▶ DESCRIPTION OF THE TASK: Output the material below in its entirety, exactly as given.

▶ SOURCE DATA:

^^^^

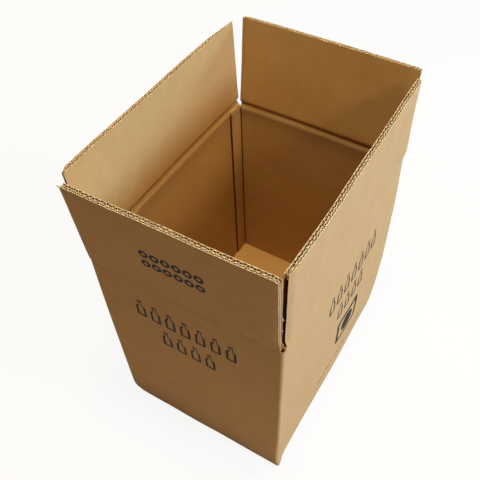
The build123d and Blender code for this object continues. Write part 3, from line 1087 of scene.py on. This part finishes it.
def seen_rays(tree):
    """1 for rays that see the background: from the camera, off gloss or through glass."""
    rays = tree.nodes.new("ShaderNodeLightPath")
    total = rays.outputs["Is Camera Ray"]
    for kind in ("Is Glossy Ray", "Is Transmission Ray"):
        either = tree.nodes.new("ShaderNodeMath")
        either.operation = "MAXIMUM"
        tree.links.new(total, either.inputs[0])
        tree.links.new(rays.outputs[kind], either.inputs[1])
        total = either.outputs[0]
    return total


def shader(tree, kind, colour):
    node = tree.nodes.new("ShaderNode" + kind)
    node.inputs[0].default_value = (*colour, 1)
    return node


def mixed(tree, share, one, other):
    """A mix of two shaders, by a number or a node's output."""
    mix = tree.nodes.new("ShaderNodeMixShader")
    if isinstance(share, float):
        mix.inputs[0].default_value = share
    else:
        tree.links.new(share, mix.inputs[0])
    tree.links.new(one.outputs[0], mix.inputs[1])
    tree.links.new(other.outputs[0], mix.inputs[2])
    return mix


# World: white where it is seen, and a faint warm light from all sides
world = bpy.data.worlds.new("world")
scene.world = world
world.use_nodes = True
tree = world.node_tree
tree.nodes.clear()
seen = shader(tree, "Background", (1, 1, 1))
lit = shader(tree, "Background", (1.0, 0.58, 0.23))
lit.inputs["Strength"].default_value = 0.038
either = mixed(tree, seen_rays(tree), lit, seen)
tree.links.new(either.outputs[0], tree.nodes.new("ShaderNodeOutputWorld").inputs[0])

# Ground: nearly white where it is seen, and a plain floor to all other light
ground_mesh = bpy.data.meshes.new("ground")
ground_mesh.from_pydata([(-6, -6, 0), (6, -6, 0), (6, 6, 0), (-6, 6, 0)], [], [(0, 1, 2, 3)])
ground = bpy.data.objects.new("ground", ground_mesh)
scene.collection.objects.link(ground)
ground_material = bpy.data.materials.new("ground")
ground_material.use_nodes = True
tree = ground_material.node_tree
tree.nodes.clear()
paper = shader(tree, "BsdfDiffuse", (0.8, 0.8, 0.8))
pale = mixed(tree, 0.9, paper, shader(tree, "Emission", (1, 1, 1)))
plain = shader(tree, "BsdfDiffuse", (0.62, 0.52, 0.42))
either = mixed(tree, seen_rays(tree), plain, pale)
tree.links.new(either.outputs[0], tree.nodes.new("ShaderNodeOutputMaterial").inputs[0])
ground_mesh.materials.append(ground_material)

^^^^

▶ SOLUTION:
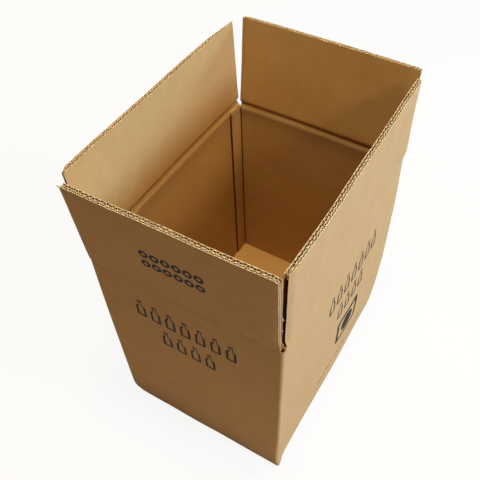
The build123d and Blender code for this object continues. Write part 3, from line 1087 of scene.py on. This part finishes it.
def seen_rays(tree):
    """1 for rays that see the background: from the camera, off gloss or through glass."""
    rays = tree.nodes.new("ShaderNodeLightPath")
    total = rays.outputs["Is Camera Ray"]
    for kind in ("Is Glossy Ray", "Is Transmission Ray"):
        either = tree.nodes.new("ShaderNodeMath")
        either.operation = "MAXIMUM"
        tree.links.new(total, either.inputs[0])
        tree.links.new(rays.outputs[kind], either.inputs[1])
        total = either.outputs[0]
    return total


def shader(tree, kind, colour):
    node = tree.nodes.new("ShaderNode" + kind)
    node.inputs[0].default_value = (*colour, 1)
    return node


def mixed(tree, share, one, other):
    """A mix of two shaders, by a number or a node's output."""
    mix = tree.nodes.new("ShaderNodeMixShader")
    if isinstance(share, float):
        mix.inputs[0].default_value = share
    else:
        tree.links.new(share, mix.inputs[0])
    tree.links.new(one.outputs[0], mix.inputs[1])
    tree.links.new(other.outputs[0], mix.inputs[2])
    return mix


# World: white where it is seen, and a faint warm light from all sides
world = bpy.data.worlds.new("world")
scene.world = world
world.use_nodes = True
tree = world.node_tree
tree.nodes.clear()
seen = shader(tree, "Background", (1, 1, 1))
lit = shader(tree, "Background", (1.0, 0.58, 0.23))
lit.inputs["Strength"].default_value = 0.038
either = mixed(tree, seen_rays(tree), lit, seen)
tree.links.new(either.outputs[0], tree.nodes.new("ShaderNodeOutputWorld").inputs[0])

# Ground: nearly white where it is seen, and a plain floor to all other light
ground_mesh = bpy.data.meshes.new("ground")
ground_mesh.from_pydata([(-6, -6, 0), (6, -6, 0), (6, 6, 0), (-6, 6, 0)], [], [(0, 1, 2, 3)])
ground = bpy.data.objects.new("ground", ground_mesh)
scene.collection.objects.link(ground)
ground_material = bpy.data.materials.new("ground")
ground_material.use_nodes = True
tree = ground_material.node_tree
tree.nodes.clear()
paper = shader(tree, "BsdfDiffuse", (0.8, 0.8, 0.8))
pale = mixed(tree, 0.9, paper, shader(tree, "Emission", (1, 1, 1)))
plain = shader(tree, "BsdfDiffuse", (0.62, 0.52, 0.42))
either = mixed(tree, seen_rays(tree), plain, pale)
tree.links.new(either.outputs[0], tree.nodes.new("ShaderNodeOutputMaterial").inputs[0])
ground_mesh.materials.append(ground_material)